Amendment to Goodrich Agreement

EX-10.1 3 ex10-1.htm ex10-1.htm
Exhibit 10.1   Amendment to Goodrich Agreement
 

 
AMENDMENT TO AGREEMENT
 
BY AND BETWEEN
 
ISRAMCO, INC.

 
and
 
GOODRICH GLOBAL Ltd.
 

 
Effective as of January 1, 2011
 
 
 
 

 
 
AMENDMENT TO AGREEMENT
 
This AMENDMENT TO AGREEMENT (this “Amendment”) executed effective as of January 1, 2011 (the “Effective Date”), is between ISRAMCO, INC. (“Isramco”), a corporation formed under the laws of the State of Delaware, and GOODRICH GLOBAL Ltd. (“Goodrich”)
 
R E C I T A L S:
 
A.           Isramco and Goodrich are parties to that Agreement dated November 24, 2008, as amended and restated; and
 
B.           Isramco and Goodrich desire to amend the Agreement in the particulars hereinafter provided.
 
NOW, THEREFORE, in consideration of the premises and the mutual covenants herein contained, the parties hereto agree as follows:
 
AMENDMENTS TO AGREEMENT
 
Isramco and Goodrich agree that the Agreement is hereby amended, effective as of the Effective Date, in the following particulars.
 
Section 1.1 Amendments and Supplements to Definitions
 
(a) The following provision shall be removed from the Agreement; The provision is included in the Agreement as 2 (ii) and reads as follows:
 
(ii) In addition, the Consultant shall be entitled to receive, with respect to each completed fiscal year beginning with the fiscal year scheduled to end on December 31, 2008, an amount in cash equal to five percent (5%) of the Company’s pre-tax recorded profit (the “Supplemental Payment”).
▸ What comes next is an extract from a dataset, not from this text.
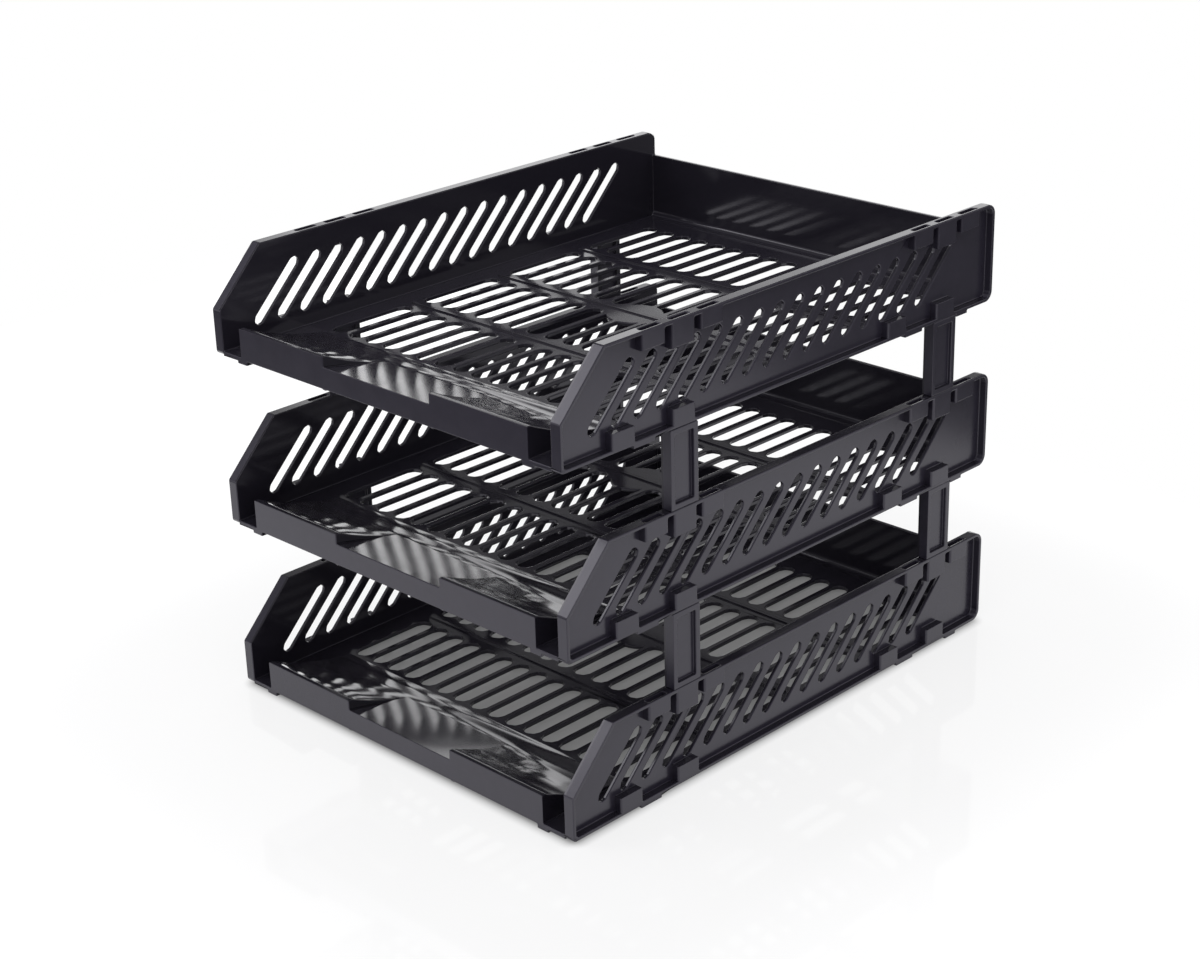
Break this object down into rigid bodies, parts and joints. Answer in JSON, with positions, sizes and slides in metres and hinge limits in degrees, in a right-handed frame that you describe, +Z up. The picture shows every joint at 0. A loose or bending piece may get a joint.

The Supplemental payment shall be made within ten (ten) business days after the filing with the Securities and Exchange Commission of the Company’s annual report on Form 10-K for such fiscal year. For purposes of this Agreement, “profit” shall mean the pre-tax recorded profit as specified in the company’s annual report on Form 10-K, but excluding unrealized gain or loss on derivative transactions.
 
(b) The effective date for the removal of the provision above is January 1, 2011.
 
MISCELLANEOUS
 
Section 1.1 Adoption, Ratification and Confirmation of Agreement.  Each of Isramco and Goodrich does hereby adopt, ratify and confirm the Agreement, as amended hereby, and acknowledges and agrees that the Agreement, as amended hereby, is and remains in full force and effect.
 
Section 1.3 Successors and Assigns.  This Amendment shall be binding upon and inure to the benefit of the parties hereto and their respective successors and assigns permitted pursuant to the Agreement.
 
 
 

 
 
Section 1.4 Counterparts; Electronic Delivery of Signature Pages.  This Amendment may be executed by one or more of the parties hereto in any number of separate counterparts, and all of such counterparts taken together shall be deemed to constitute one and the same instrument and shall be enforceable as of the Effective Date upon the execution of one or more counterparts hereof by Isramco, and Goodrich.  In this regard, each of the parties hereto acknowledges that a counterpart of this Amendment containing a set of counterpart executed signature pages reflecting the execution of each party hereto shall be sufficient to reflect the execution of this Amendment by each necessary party hereto and shall constitute one instrument.  Delivery of an executed signature page of this Amendment by facsimile or e-mail shall be effective as delivery of an original executed signature page of this Amendment.
 
IN WITNESS WHEREOF, the parties hereto have caused this Amendment to be duly executed and delivered by their proper and duly authorized officers as of the Effective Date.
 

ISRAMCO:
 
 
ISRAMCO, INC.
   
By:                                                                        

GOODRICH:                                                                           GOODRICH GLOBAL Ltd.